The engineers of “School of Engineering and Applied Sciences” of Princeton University have made a breakthrough the development of new materials. They have solved an 80-year-old quandary in quantum physics. This can predict the kinetic energy of electrons in simple metals—and semiconductors—will enable computers to simulate the behavior of new materials up to 100,000 times faster than they currently can and that could make electronic devices smaller and cars more energy efficient.
Quantum Physics Puzzle Solvers Princeton professor Emily Carter and graduate student Chen Huang developed a new way of predicting important properties of substances.
Paul Madden, a chemistry professor and provost of The Queen’s College at Oxford University, who originally introduced Carter to this field of research, described the work as a “significant breakthrough” that could allow researchers to substantially expand the range of materials that can be studied in this manner. “This opens up a new class of material physics problems to realistic simulation,” he said.
Princeton engineer Emily Carter led the project, which took an equation by Llewellyn Hilleth Thomas and Enrico Fermi that calculates how many electrons are distributed in a theoretical gas with evenly distributed electrons and figured out how to apply it to real, imperfect materials.
By reworking a theory first proposed by physicists in the 1920s, the researchers discovered a new way to predict important characteristics of a new material before it’s been created. Llewellyn Hilleth Thomas and Nobel laureate Enrico Fermi first theorized in 1927 that they could calculate the energy of electrons in motion based on how electrons are distributed in a material. Knowing that kinetic energy of electrons in a material helps researchers understand the structure and properties of new materials, as well as how they might respond to physical stress.
But the Thomas-Fermi equation was based on a theoretical gas with electrons distributed evenly, and so it could not work for imperfect real materials. Pierre Hohenberg and Walter Kohn, another Nobel laureate, managed to prove that the Thomas-Fermi equation could apply to real materials in 1964. But they only established the groundwork to prove the equation’s existence.
According to Princeton University News:
“The equation scientists were using before was inefficient and consumed huge amounts of computing power, so we were limited to modeling only a few hundred atoms of a perfect material,” said Emily Carter, the engineering professor who led the project.

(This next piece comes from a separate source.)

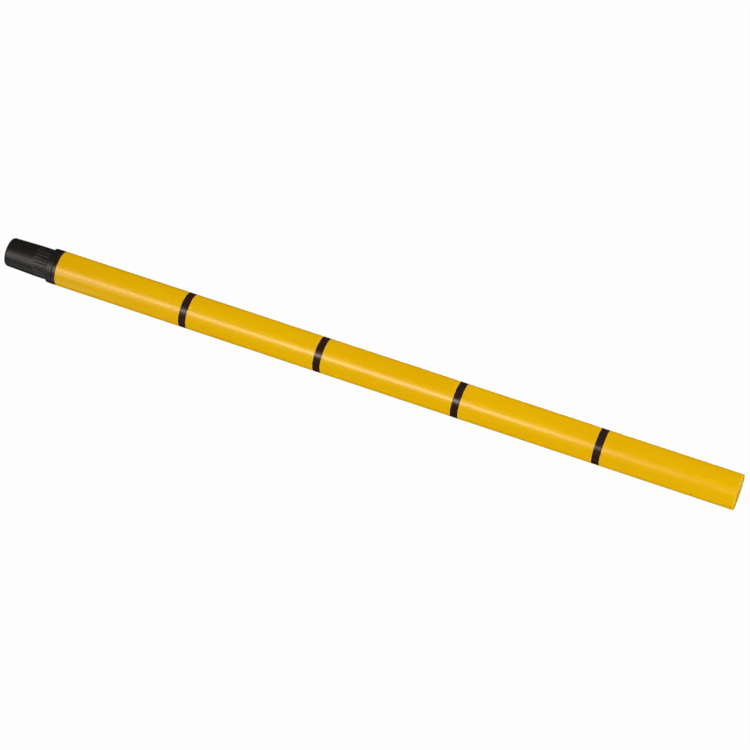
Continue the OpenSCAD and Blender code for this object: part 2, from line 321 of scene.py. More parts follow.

“But most materials aren’t perfect,” said Carter, the Arthur W. Marks ’19 Professor of Mechanical and Aerospace Engineering and Applied and Computational Mathematics. “Important properties are actually determined by the flaws, but to understand those you need to look at thousands or tens of thousands of atoms so the defects are included. Using this new equation, we’ve been able to model up to a million atoms, so we get closer to the real properties of a substance.”
By offering a panoramic view of how substances behave in the real world, the theory gives scientists a tool for developing materials that can be used for designing new technologies. Car frames made from lighter, strong metal alloys, for instance, might make vehicles more energy efficient, and smaller, faster electronic devices might be produced using nanowires with diameters tens of thousands of times smaller than that of a human hair.
Carter began working on the problem in 1996 and produced a significant advance with two postdoctoral researchers in 1999, building on Hohenberg and Kohn’s work. She has continued to whittle away at the problem since. “It would be wonderful if a perfect equation that explains all of this would just fall from the sky,” she said. “But that isn’t going to happen, so we’ve kept searching for a practical solution that helps us study materials.”
Carter knew that using the concepts introduced by Thomas and Fermi would be far more efficient, because it would avoid having to process information on the state of each and every electron.
As they worked on the problem, Carter and Chen Huang, a doctoral student in physics, concluded that the key to the puzzle was addressing a disparity observed in Carter’s earlier work. Carter and her group had developed an accurate working model for predicting the kinetic energy of electrons in simple metals. But when they tried to apply the same model to semiconductors — the conductive materials used in modern electronic devices — their predictions were no longer accurate.
“We needed to find out what we were missing that made the results so different between the semiconductors and metals,” Huang said. “Then we realized that metals and semiconductors respond differently to electrical fields. Our model was missing this.”
In the end, Huang said, the solution was a compromise. “By finding an equation that worked for these two types of materials, we found a model that works for a wide range of materials.”
Their new model, published online Jan. 26 in Physical Review B, a journal of the American Physical Society, provides a practical method for predicting the kinetic energy of electrons in semiconductors from only the electron density. The research was funded by the National Science Foundation.
The results of that effort mean that principles of quantum mechanics, previously limited to small bits of matierals, can now be applied on a large scale. Modeling, then, for anything from fuel-efficient cars to electronic devices, will happen exponentially faster than it does today. Innovation just got an upgrade.